The resurrection from the dead is also the authentication, the attestation, the receipt that He is able to pardon our sins in His blood – that our sins are forgiven in His death.  In the twenty-fifth verse of the fourth chapter of the Book of Romans, Paul writes, "Our Lord Jesus was delivered for our offenses, and He was raised for our justification" [Romans 4:25]. 

I have pondered over that text years and years.  "He was raised for our justification" [Romans 4:25], and the thing that bothered me as I tried to think it through was this.  It is my understanding that our sins are pardoned in the death of Christ, in the blood of Christ, in the cross of Christ [Matthew 26:28].  We are justified by the atonement of Christ.  We are made righteous because He paid the penalty for our sins [Romans 5:8, 6:23], and yet Paul says, "He was raised for our justification" [Romans 4:25]. 

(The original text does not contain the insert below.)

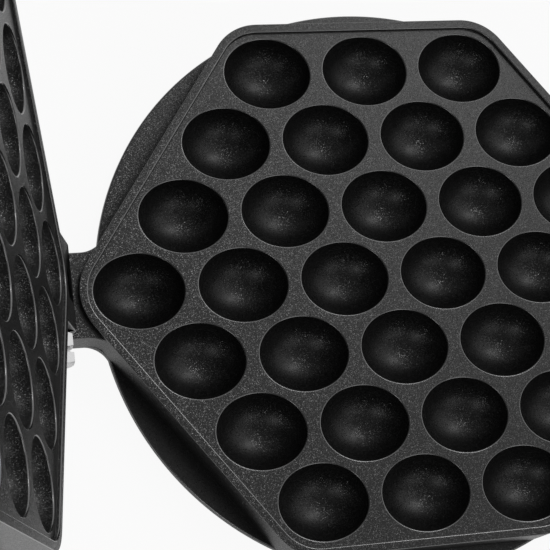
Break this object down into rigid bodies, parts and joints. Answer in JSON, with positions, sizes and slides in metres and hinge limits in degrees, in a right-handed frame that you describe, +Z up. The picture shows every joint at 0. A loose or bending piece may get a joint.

How is it that if our sins are atoned for in the blood of Jesus and if we are justified by the sacrifice of Christ, then how is it Paul could say we are justified by His resurrection?  This week I got an answer, and to me, it is as clear and livid and plain as it can be.  And I pray now that God shall make me able to make it clear and plain and lucid to you. 

God says, "The soul that sins shall die" [Ezekiel 18:4].  Sin requires the gift of life: life for sin.  Where sin is, life must be expiated – must be given, must be sacrificed – and there is no turning aside from that doom:

 

The man that sins shall die [Ezekiel 18:20].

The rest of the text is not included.